Facial recognition software works best with images captured in daylight but has difficulty with visuals taken in darkness or low light using thermal or infrared cameras. Converting these images into clear photos for accurate facial verification is challenging and requires a process called Thermal-to-Visible (T2V) image translation.
Johns Hopkins engineers have devised a way to improve facial recognition in these low-light situations. Their Denoising Diffusion Probabilistic Model (DDPM) can convert thermal images into clear, photo-like ones, helping to ensure that facial verification is accurate even in situations where there isn’t much light available. The team’s results appeared in IEEE Explore.
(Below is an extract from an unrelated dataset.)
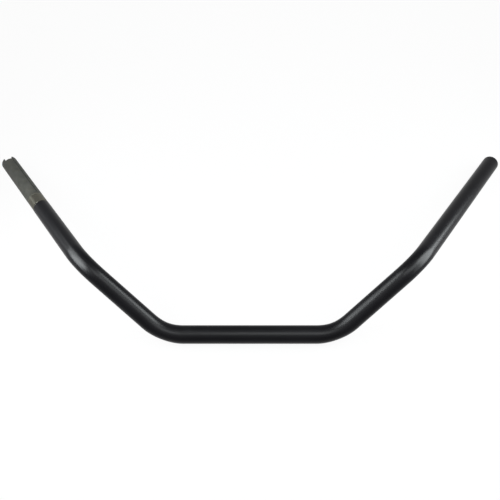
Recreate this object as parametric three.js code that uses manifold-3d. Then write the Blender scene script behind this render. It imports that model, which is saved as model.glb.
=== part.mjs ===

“Modern surveillance systems rely on the ability to use facial recognition to identify individuals, but it becomes challenging to recognize faces in low-light or night-time conditions when images must be taken using thermal cameras,” says Vishal Patel, an associate professor of electrical and computer engineering and faculty member at Johns Hopkins Engineering for Professionals program. “Our system works to translate those thermal images into visible ones that can be effectively used.”
Patel and Nithin Gopalakrishnan Nair, a PhD student in electrical and computer engineering, used a diffusion process to train their model. They showed the system pairs of images—one, a normal photo, and the other, a thermal image of the same scene. By comparing the pairs, the system learned to understand the “relationships” between regular photos and thermal images, learning how features such as faces look different across the two image types. The result is a system that understands how to turn a thermal image into a visible one that can be interpreted by facial recognition systems.
“The DDPM sampling process starts with a noisy image, conditioned with the image produced by thermal cameras, and then uses a series of steps to clean it up or ‘denoise’ it. By the time it has finished, you have a clear, visible image ready for facial verification,” Nair said.
Because this method is stable and more accurate than existing approaches, it could make security systems more robust and dependable, the team says.